Friday, 19th April 2024
To guardian.ng
Search

Include Climate Change study in curriculum, activist urges FG

By NAN
06 September 2017   |   2:54 pm
An environmental activist, Ramatu Tijjani has urged the Federal Government to introduce Climate Change Education into the nation’s school curriculum.

PHOTO: imeela.com

An environmental activist, Ramatu Tijjani has urged the Federal Government to introduce Climate Change Education into the nation’s school curriculum.

She said in an interview with the News Agency of Nigeria (NAN) on Wednesday in Kaduna that teaching the subject in Nigerian schools would help save the environment and ensure sustainable action to mitigate its causes.

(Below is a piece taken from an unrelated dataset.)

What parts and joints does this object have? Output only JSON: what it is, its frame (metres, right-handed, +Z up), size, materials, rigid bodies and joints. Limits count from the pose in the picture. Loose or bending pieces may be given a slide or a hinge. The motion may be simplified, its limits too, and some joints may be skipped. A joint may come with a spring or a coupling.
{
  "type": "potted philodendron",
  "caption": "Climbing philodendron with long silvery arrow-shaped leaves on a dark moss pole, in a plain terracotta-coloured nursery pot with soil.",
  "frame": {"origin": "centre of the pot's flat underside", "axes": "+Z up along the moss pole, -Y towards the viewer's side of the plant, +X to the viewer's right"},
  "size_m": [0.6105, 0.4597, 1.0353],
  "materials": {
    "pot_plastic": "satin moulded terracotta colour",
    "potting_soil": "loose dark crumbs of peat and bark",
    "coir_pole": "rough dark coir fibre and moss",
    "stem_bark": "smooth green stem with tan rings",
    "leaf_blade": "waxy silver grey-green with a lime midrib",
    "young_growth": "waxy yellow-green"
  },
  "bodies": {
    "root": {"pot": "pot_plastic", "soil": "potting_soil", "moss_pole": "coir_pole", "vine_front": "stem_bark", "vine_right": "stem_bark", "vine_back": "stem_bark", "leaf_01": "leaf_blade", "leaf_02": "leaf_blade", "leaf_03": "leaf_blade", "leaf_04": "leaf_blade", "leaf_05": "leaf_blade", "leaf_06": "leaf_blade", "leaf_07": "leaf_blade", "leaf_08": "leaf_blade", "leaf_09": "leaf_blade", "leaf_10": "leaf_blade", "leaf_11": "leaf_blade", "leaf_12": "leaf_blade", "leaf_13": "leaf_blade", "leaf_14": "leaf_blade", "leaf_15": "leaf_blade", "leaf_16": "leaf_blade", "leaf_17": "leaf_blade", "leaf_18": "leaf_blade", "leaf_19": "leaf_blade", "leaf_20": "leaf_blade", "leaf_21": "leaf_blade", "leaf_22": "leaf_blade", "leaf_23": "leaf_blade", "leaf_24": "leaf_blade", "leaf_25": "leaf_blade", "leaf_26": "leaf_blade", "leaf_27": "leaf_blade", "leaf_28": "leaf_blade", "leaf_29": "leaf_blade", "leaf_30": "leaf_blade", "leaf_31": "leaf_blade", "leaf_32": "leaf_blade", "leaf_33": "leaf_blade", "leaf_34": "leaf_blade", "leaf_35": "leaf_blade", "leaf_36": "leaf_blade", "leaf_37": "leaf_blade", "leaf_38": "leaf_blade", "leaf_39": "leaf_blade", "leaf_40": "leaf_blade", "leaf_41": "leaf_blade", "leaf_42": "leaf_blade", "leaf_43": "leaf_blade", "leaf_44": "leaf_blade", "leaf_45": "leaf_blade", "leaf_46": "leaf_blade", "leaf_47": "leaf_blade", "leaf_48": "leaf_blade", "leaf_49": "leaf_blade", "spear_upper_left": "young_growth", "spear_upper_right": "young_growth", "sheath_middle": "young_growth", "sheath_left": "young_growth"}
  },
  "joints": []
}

Tijjani who runs `Foundation for Protecting Women and Children’ said it was important to build the capacity of the youth to deal effectively with all problems associated with climate change in the country.

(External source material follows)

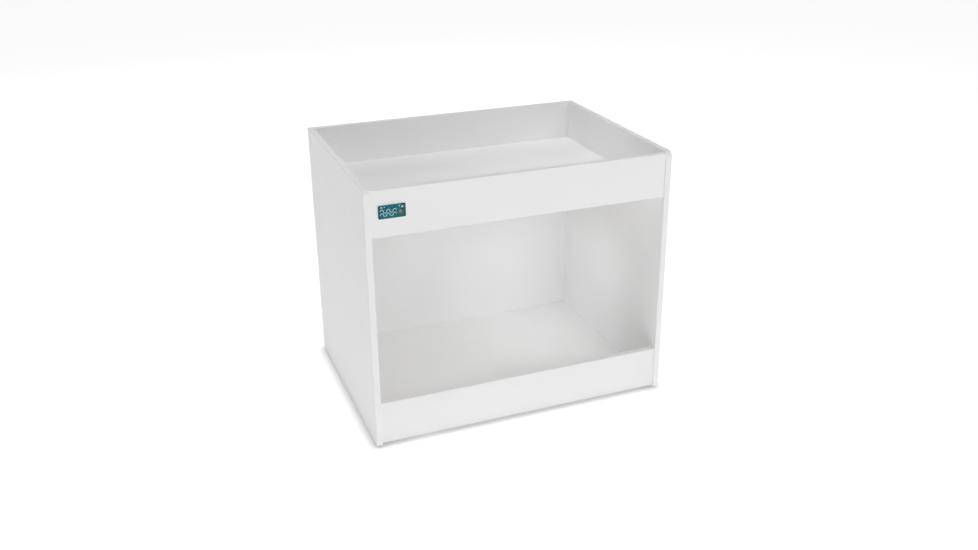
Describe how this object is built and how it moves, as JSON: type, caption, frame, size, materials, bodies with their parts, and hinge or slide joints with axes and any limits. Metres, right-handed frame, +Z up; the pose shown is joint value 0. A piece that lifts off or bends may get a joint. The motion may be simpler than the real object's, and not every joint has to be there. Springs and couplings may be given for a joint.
{
  "type": "aquarium stand cabinet",
  "caption": "White board cabinet that carries an aquarium on a sunken deck, with an open front lower compartment.",
  "frame": {"origin": "centre of the footprint, on the floor, under the centre of the cabinet's box", "axes": "+Z up; the open front faces -Y, the back panel is at +Y; +X runs to the right for someone who faces the front"},
  "size_m": [0.75, 0.547, 0.636],
  "materials": {
    "white_board": "white melamine-faced board, satin",
    "white_edge_band": "white ABS edge banding, satin",
    "pine": "planed bare pine",
    "beech": "fluted bare beech",
    "plated_steel": "bright zinc plated",
    "zinc_alloy": "die-cast, dull",
    "white_plastic": "moulded, satin",
    "badge_foam": "adhesive foam tape",
    "badge_white": "gloss",
    "badge_teal": "printed film",
    "badge_mark": "printed ink",
    "badge_amber": "printed ink",
    "badge_resin": "clear cast resin"
  },
  "bodies": {
    "root": {"side_panel_left": "white_board", "side_panel_right": "white_board", "side_edge_band_left": "white_edge_band", "side_edge_band_right": "white_edge_band", "back_panel": "white_board", "back_top_edge_band": "white_edge_band", "front_fascia": "white_board", "fascia_top_edge_band": "white_edge_band", "fascia_bottom_edge_band": "white_edge_band", "kick_board": "white_board", "kick_top_edge_band": "white_edge_band", "kick_bottom_edge_band": "white_edge_band", "tank_deck": "white_board", "bottom_shelf": "white_board", "deck_cross_rail": "white_board", "deck_batten_rear": "pine", "deck_batten_left_front": "pine", "deck_batten_left_rear": "pine", "deck_batten_right_front": "pine", "deck_batten_right_rear": "pine", "wooden_dowels_8mm": "beech", "wooden_dowels_6mm": "beech", "cam_bolts": "plated_steel", "cam_locks": "zinc_alloy", "cam_caps": "white_plastic", "batten_screws": "plated_steel", "deck_screws": "plated_steel", "badge_adhesive_pad": "badge_foam", "badge_plate": "badge_white", "badge_inlay": "badge_teal", "badge_wave_mark": "badge_mark", "badge_disc_mark": "badge_amber", "badge_dome": "badge_resin"}
  },
  "joints": []
}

“Nigerian primary, secondary and tertiary school curriculum need to incorporate climate change issues like the rest of the world, because education is an essential element of the global response to climate change.

“Educators need to help students learn more about climate change, in and outside classroom, and also introduce new methodologies in teaching science subject through local languages to enable the young ones understand better.”

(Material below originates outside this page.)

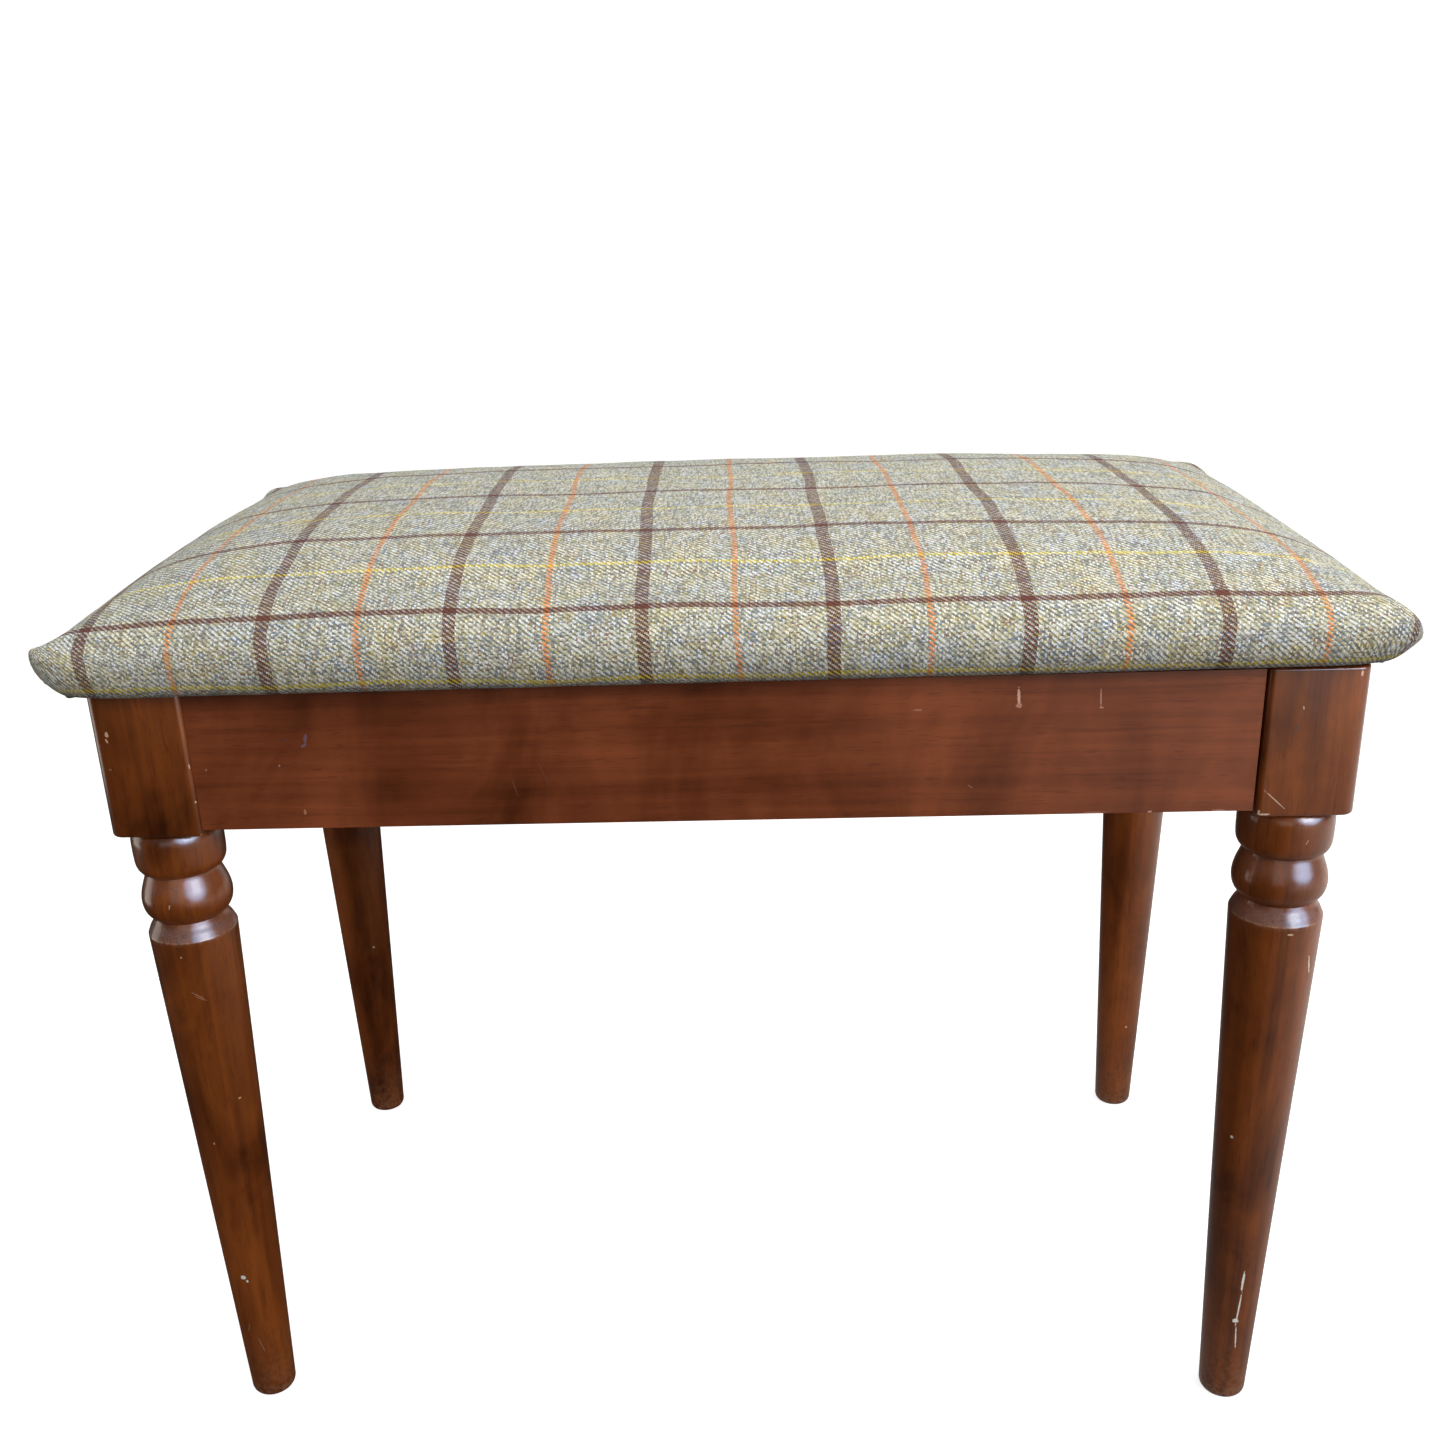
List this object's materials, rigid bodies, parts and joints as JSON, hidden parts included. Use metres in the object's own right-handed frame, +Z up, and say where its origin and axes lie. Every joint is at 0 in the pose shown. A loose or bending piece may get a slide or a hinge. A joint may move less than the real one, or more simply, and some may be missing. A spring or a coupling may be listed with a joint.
{
  "type": "piano bench",
  "caption": "Wooden piano bench with turned tapered legs and a hinged, tweed-upholstered lid over a shallow music compartment.",
  "frame": {"origin": "on the floor under the middle of the bench", "axes": "+X to the sitter's right along the keyboard, -Y the front, +Z up"},
  "size_m": [0.644, 0.376, 0.498],
  "materials": {
    "stained_leg": "mahogany-stained hardwood, satin lacquer, worn at the feet",
    "stained_apron": "mahogany-stained hardwood, satin lacquer",
    "floor_panel": "thin plywood, unfinished",
    "plywood": "plywood, unfinished",
    "tweed": "wool tweed in a grey-green twill with an overcheck",
    "foam": "upholstery foam",
    "cambric": "black dust cloth",
    "felt": "felt",
    "zinc_steel": "zinc-plated steel, dull",
    "stay_steel": "plated steel strip",
    "hinge_brass": "brass-plated, slightly tarnished"
  },
  "bodies": {
    "bench_box": {"leg_rear_right": "stained_leg", "leg_rear_left": "stained_leg", "leg_front_left": "stained_leg", "leg_front_right": "stained_leg", "front_apron": "stained_apron", "rear_apron": "stained_apron", "left_apron": "stained_apron", "right_apron": "stained_apron", "compartment_floor": "floor_panel", "corner_brace_rear_right": "zinc_steel", "corner_brace_rear_left": "zinc_steel", "corner_brace_front_left": "zinc_steel", "corner_brace_front_right": "zinc_steel", "hanger_bolt_rear_right": "zinc_steel", "hanger_bolt_rear_left": "zinc_steel", "hanger_bolt_front_left": "zinc_steel", "hanger_bolt_front_right": "zinc_steel", "brace_washer_rear_right": "zinc_steel", "brace_washer_rear_left": "zinc_steel", "brace_washer_front_left": "zinc_steel", "brace_washer_front_right": "zinc_steel", "wing_nut_rear_right": "zinc_steel", "wing_nut_rear_left": "zinc_steel", "wing_nut_front_left": "zinc_steel", "wing_nut_front_right": "zinc_steel", "hinge_box_leaf_left": "hinge_brass", "hinge_pin_left": "hinge_brass", "hinge_box_leaf_right": "hinge_brass", "hinge_pin_right": "hinge_brass", "hinge_box_screw_1": "hinge_brass", "hinge_box_screw_2": "hinge_brass", "hinge_box_screw_3": "hinge_brass", "hinge_box_screw_4": "hinge_brass", "stay_box_plate": "stay_steel", "stay_box_rivet": "stay_steel", "stay_box_screw_1": "stay_steel", "stay_box_screw_2": "stay_steel", "felt_bumper_rear_right": "felt", "felt_bumper_rear_left": "felt", "felt_bumper_front_left": "felt", "felt_bumper_front_right": "felt"},
    "lid": {"lid_board": "plywood", "foam_pad": "foam", "tweed_cover": "tweed", "dust_cover": "cambric", "hinge_lid_leaf_left": "hinge_brass", "hinge_lid_leaf_right": "hinge_brass", "stay_lid_plate": "stay_steel", "stay_lid_rivet": "stay_steel", "stay_lid_screw_1": "stay_steel", "stay_lid_screw_2": "stay_steel", "hinge_lid_screw_1": "hinge_brass", "hinge_lid_screw_2": "hinge_brass", "hinge_lid_screw_3": "hinge_brass", "hinge_lid_screw_4": "hinge_brass"},
    "stay_lower": {"stay_lower_arm": "stay_steel", "stay_elbow_rivet_lower": "stay_steel"},
    "stay_upper": {"stay_upper_arm": "stay_steel", "stay_elbow_rivet_upper": "stay_steel"}
  },
  "joints": [
    {"name": "lid_hinge", "type": "hinge", "parent": "bench_box", "child": "lid", "pos_m": [0, 0.1731, 0.439], "axis": [-1, 0, 0], "range_deg": [0, 85]},
    {"name": "stay_lower_pivot", "type": "hinge", "parent": "bench_box", "child": "stay_lower", "pos_m": [0.2788, 0.08, 0.401], "axis": [-1, 0, 0], "range_deg": [0, 98.7]},
    {"name": "stay_upper_pivot", "type": "hinge", "parent": "lid", "child": "stay_upper", "pos_m": [0.2764, 0.0905, 0.4345], "axis": [1, 0, 0], "range_deg": [0, 98.1]}
  ],
  "couplings": [
    {"joint": "stay_lower_pivot", "follows": "lid_hinge", "ratio": 1.16},
    {"joint": "stay_upper_pivot", "follows": "lid_hinge", "ratio": 1.1523}
  ]
}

She also advocated that climate study be adopted by African Union, so that the continent would be saved from all forms of threat and related diseases associated with climate change.

“This will help young children in Africa understand and address the impact of global warming and encourage changes in the perspective climate change is viewed and its impact on the environment.

“Our planet is warming day-by-day, and its temperatures are fast heading toward levels that scientists believe will threaten humans and the natural world in the future.

“Therefore, it is advisable and very vital to immensely educate the young ones in their schools about climate change and various diseases associated with global warming.

“Today, worldwide, there is an apparent increase in many infectious diseases, including some newly-circulating ones.

“This reflects the combined impacts of rapid demographic, environmental, social, technological and other changes in our ways of living.

“Climate change also affect infectious disease occurrence,” she said.

Tijjani stressed that the study would “create greater awareness and youth participation in the protection of their environment and enable children learn various methods in adapting to climate change-related trends in their local communities.

“Knowledge of climate change will surely create opportunities for young people to learn more about it and the various ways to adapt to any environmental and natural situations.

“Climate change has now forced the emergence of more Insect-Borne Diseases which are extremely harder to control.

“We are calling for increased attention and action in developing global monitoring networks to look at a wide variety of infectious diseases in a wide variety of wildlife since they are such sensitive indicators of the health of the systems in which they live.”